The journal will feature position papers on the status of transnational Greek/American studies, new research on migration and history, ethnography, religion, music, and analyses of literary works, art works, and films. It will include essays, memoirs, and translations, and it will also showcase new creative work in fiction, poetry, and photography. It will host reviews and review essays of new books, or important books that have been previously neglected, in the field of Greek/American studies, as well as reviews of films, documentaries, and museum exhibits that feature the Greek/American experience. Ergon will also feature interviews with writers, artists, and scholars, and it will publish special guest-edited issues. Submissions and guest editors will be solicited by invitation only.

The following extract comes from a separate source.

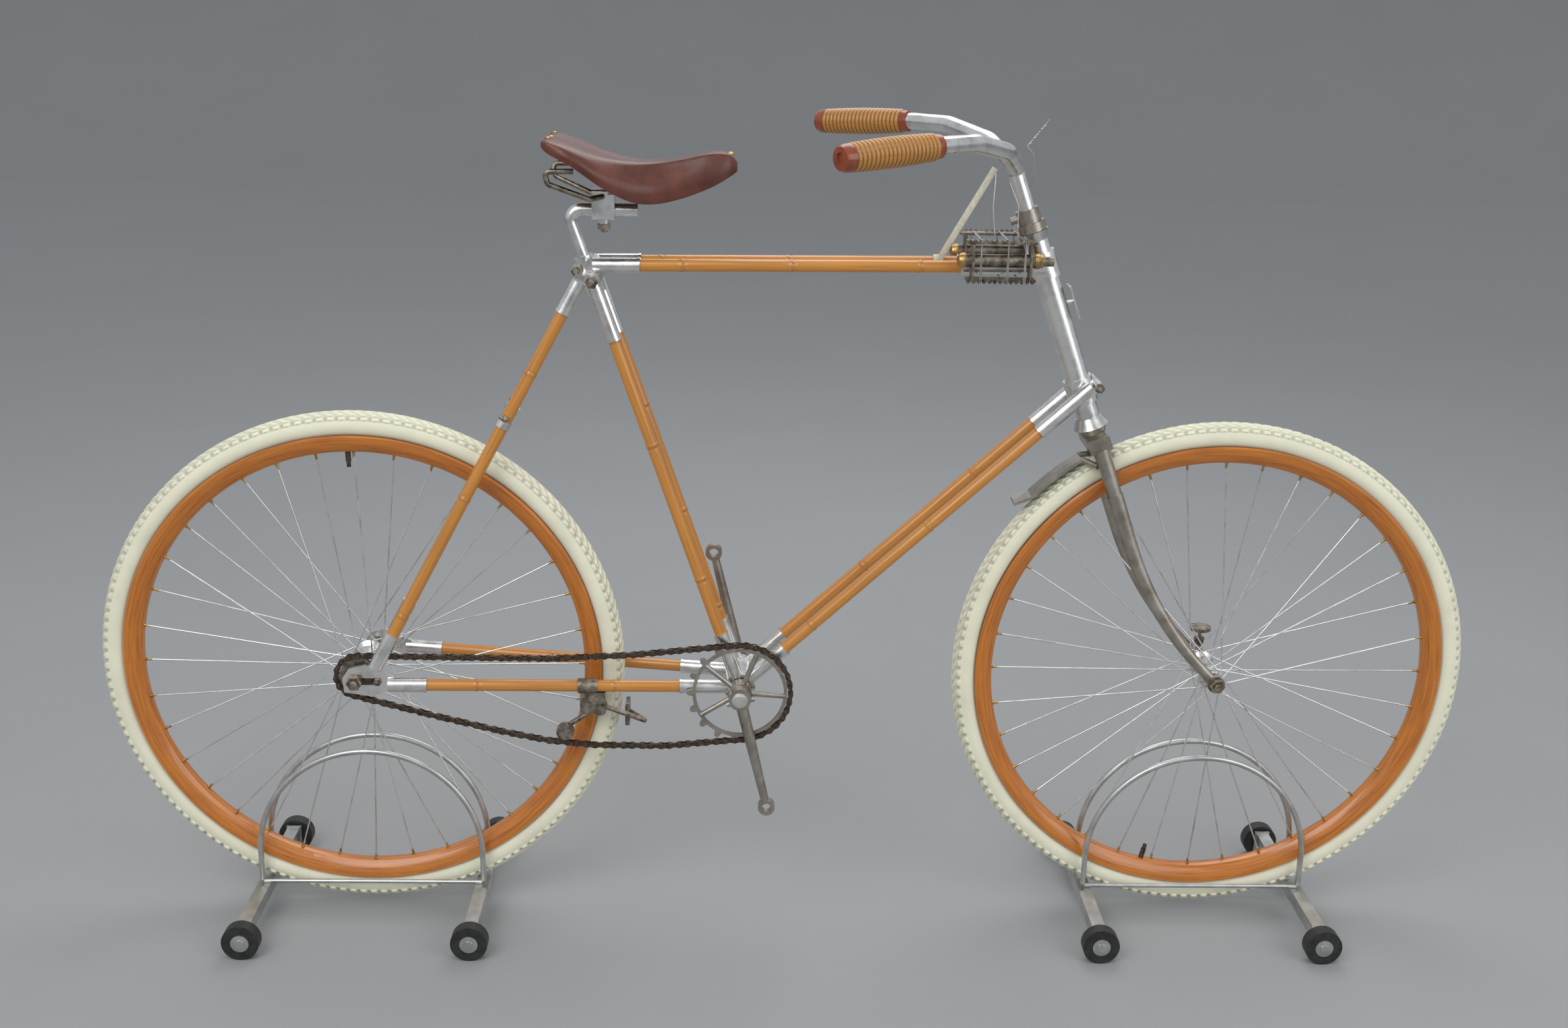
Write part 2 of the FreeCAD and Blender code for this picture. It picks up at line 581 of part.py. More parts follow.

We’ve initiated this project with the firm belief that it is timely to disseminate new knowledge about Greek/American worlds as widely as possible. We are envisioning Ergon to be an open public forum, free of charge, featuring exceptional quality work written in a language that aims to reach a public beyond strictly academic and artistic circles. Our aim is to produce public scholarship and arts where scholars and readers interface fruitfully.

In addition, Ergon will explore issues that do not always receive the public attention they deserve, showcasing the multiplicity of Greek/American worlds. Previously silenced or sidelined issues will command prime space here. Ergon offers a creative and politically self-reflective forum to reclaim how Greek/American expressions are felt and practiced in a world of increasing complexity.

Though Greek/American is our principal focus, we are also open to exploring aspects of transnationalism and diaspora in a global perspective, as well as issues related to hemisphere (North and South America) and intercontinental (Greece—Europe—United States—Australia for instance) studies.

The editorial team of Ergon consists of scholars, poets, and writers with extensive experience in Greek/American scholarship and arts and letters. It is edited by Yiorgos Anagnostou (The Ohio State University). The poetry editor will be Christopher Bakken (Allegheny College). The book review editors are Gerasimus Katsan (Queens College), and Neovi Karakatsanis (Indiana University South Bend).